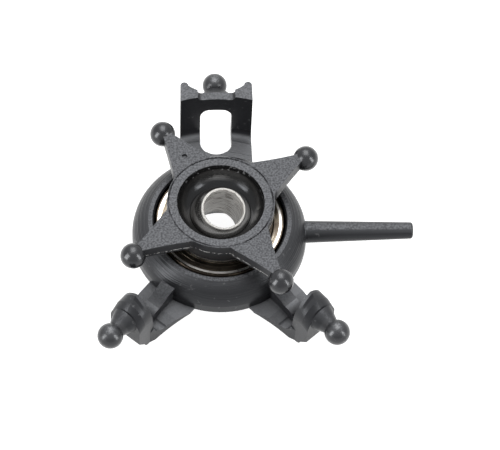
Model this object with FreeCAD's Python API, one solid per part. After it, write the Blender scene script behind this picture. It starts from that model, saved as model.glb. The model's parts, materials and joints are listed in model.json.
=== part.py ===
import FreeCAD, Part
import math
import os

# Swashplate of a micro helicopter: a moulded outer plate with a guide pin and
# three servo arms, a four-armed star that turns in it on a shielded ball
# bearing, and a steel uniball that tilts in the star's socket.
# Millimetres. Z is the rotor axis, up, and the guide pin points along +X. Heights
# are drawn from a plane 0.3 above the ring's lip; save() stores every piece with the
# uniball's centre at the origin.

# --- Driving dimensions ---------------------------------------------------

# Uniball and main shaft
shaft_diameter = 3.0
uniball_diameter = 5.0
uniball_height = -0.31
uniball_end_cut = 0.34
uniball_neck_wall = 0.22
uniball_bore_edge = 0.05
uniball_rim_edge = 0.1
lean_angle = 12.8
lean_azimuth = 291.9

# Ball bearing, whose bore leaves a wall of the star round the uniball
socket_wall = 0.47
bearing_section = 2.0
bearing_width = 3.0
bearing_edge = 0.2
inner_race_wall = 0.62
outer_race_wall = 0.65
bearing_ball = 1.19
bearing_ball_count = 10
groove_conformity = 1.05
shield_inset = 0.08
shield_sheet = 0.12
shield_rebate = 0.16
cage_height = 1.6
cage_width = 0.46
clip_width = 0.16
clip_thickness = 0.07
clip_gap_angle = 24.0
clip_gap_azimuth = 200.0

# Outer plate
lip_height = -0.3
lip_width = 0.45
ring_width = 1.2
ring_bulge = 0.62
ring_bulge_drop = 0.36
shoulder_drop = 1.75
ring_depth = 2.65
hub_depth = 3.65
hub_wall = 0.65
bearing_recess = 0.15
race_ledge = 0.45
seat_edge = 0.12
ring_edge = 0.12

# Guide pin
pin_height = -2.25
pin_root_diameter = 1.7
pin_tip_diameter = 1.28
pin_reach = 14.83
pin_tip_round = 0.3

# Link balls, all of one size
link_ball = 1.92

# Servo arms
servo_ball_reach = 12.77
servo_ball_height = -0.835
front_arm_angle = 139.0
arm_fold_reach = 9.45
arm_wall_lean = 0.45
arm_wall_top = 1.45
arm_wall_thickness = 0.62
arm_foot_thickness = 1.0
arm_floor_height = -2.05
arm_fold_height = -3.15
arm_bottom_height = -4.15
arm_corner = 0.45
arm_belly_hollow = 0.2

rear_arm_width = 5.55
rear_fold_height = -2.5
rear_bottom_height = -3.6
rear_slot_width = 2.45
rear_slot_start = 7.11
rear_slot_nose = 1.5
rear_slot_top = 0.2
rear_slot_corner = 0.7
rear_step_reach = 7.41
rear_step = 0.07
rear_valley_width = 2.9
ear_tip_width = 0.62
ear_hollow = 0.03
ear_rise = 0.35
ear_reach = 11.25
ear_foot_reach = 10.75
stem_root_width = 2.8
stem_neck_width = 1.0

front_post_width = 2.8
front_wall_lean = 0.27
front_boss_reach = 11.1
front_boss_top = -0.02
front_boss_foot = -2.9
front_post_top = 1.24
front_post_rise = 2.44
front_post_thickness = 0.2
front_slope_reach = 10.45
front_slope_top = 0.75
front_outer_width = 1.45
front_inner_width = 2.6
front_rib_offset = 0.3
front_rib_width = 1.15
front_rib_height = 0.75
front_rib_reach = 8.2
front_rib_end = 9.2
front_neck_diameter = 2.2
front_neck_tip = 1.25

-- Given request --
Please write out exactly the lines from the start of the data through the line that contains "lean_azimuth = 291.9", both ends included, and nothing else.

-- Exercise answer --
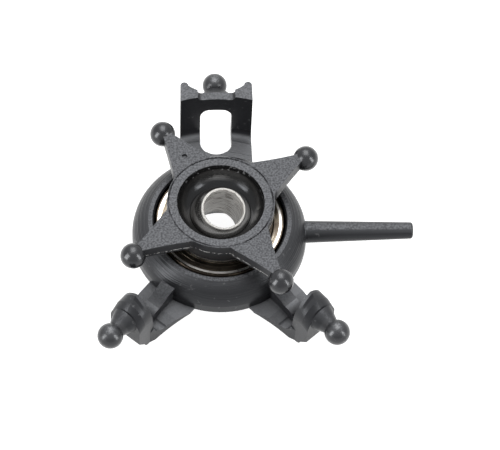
Model this object with FreeCAD's Python API, one solid per part. After it, write the Blender scene script behind this picture. It starts from that model, saved as model.glb. The model's parts, materials and joints are listed in model.json.
=== part.py ===
import FreeCAD, Part
import math
import os

# Swashplate of a micro helicopter: a moulded outer plate with a guide pin and
# three servo arms, a four-armed star that turns in it on a shielded ball
# bearing, and a steel uniball that tilts in the star's socket.
# Millimetres. Z is the rotor axis, up, and the guide pin points along +X. Heights
# are drawn from a plane 0.3 above the ring's lip; save() stores every piece with the
# uniball's centre at the origin.

# --- Driving dimensions ---------------------------------------------------

# Uniball and main shaft
shaft_diameter = 3.0
uniball_diameter = 5.0
uniball_height = -0.31
uniball_end_cut = 0.34
uniball_neck_wall = 0.22
uniball_bore_edge = 0.05
uniball_rim_edge = 0.1
lean_angle = 12.8
lean_azimuth = 291.9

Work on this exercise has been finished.